Iron Man…
…is a fun, fun, fun movie. I was surprised and impressed.
And to think, it started at such a disadvantage. For one thing, I tend to avoid summer blockbusters, mainly because I can think of more enjoyable things to do than share a movie with a hundred yammering, texting hooligans. For another, I don’t usually go for movies based on comic-book characters, especially after sitting through Batman Begins and Spider-Man 3. And anyway, I was never interested in Iron Man. He’s not a character I know, and he always seemed so inaccessible beneath that great metal mask and those two narrow slits that served for vision. Of course, this was before I discovered the infamous Tony Stark would be played by the inimitable Robert Downey, Jr.
That got me in the door. Yes, under all these yakkety and cynical trappings I am still a creature of desire, and whatever his personal issues were (or are), the man is a great actor. (Even though I haven’t been able to watch the movie again, his performance in Natural Born Killers just blew me away.) The movie was not without its flaws, but it was worth sitting through all of them just to watch Downey inhabit the character of Tony Stark, and to struggle with his transformation from freewheeling billionaire playboy to freewheeling billionaire superhero.

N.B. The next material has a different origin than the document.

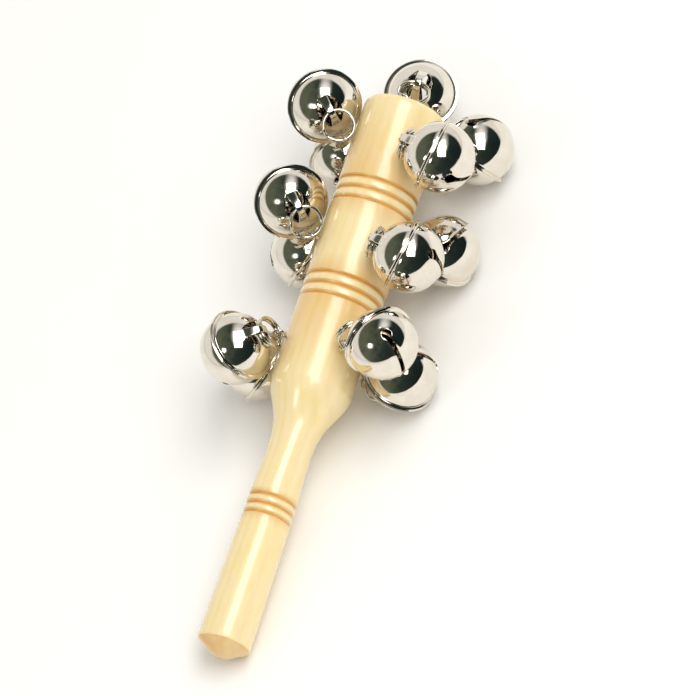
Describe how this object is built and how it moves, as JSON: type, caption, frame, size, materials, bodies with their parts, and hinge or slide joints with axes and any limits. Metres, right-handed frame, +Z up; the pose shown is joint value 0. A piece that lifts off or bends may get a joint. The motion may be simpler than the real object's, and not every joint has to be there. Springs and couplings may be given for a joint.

I’m trivializing. In almost any other actor’s hands, the character arc (and the series of events that precipitated it) would have been impossible to take seriously. But with Robert Downey, Jr.’s craft, it was flawed enough to be believable and touching without descending into mawkishness.
My one gripe has nothing to do with him or his character and everything to do with his charming young secretary, Pepper Potts. (Now there is a name that could emerge only from the comic book universe.) She is ably and gamely played by Gwyneth Paltrow in the face of some really terrible and inconsistent writing. From the very beginning, it is clear that Potts is capable, intelligent, glib, and utterly devoted to her boss. Her levelheadedness and ingenuity are unmatched, especially in an encounter with Tony Stark’s archnemesis. But every now and again, her coolness and cleverness are written away so that somebody else in the frame gets to look brave or smart. An otherwise compelling character is diluted so the writers don’t have to work as hard to make other characters look good, and of course it is the most interesting female character who suffers.
And I suffered for her. My frustration culminated in a scene where, flanked by federal agents, Potts discovers her entry card has stopped working. The scene asked me to suspend my disbelief in too many ways — not for the movie itself, but for Potts’ character. You see, by that point in the movie Potts and everybody on either side of the fourth wall has figured out why her card isn’t working, but Hollywood forces poor Paltrow to suddenly go bovine and mutter the obvious — “My card — it isn’t working.” — with no explanation or reflection about why that might be (hmm, archnemesis much?). This pathetic display was immediately followed by an inquiry involving the word “thingy,” requiring me to believe that a woman responsible for managing the great and intimate details of a weapon-manufacturing magnate’s life could suddenly revert to a squeaky, gleeful, valley-girl inspection of a bit of explosive putty.
But I don’t want to finish on that note. This was by any measure a great comic book movie, and I have high hopes for subsequent outings with both Tony Stark and Pepper Potts.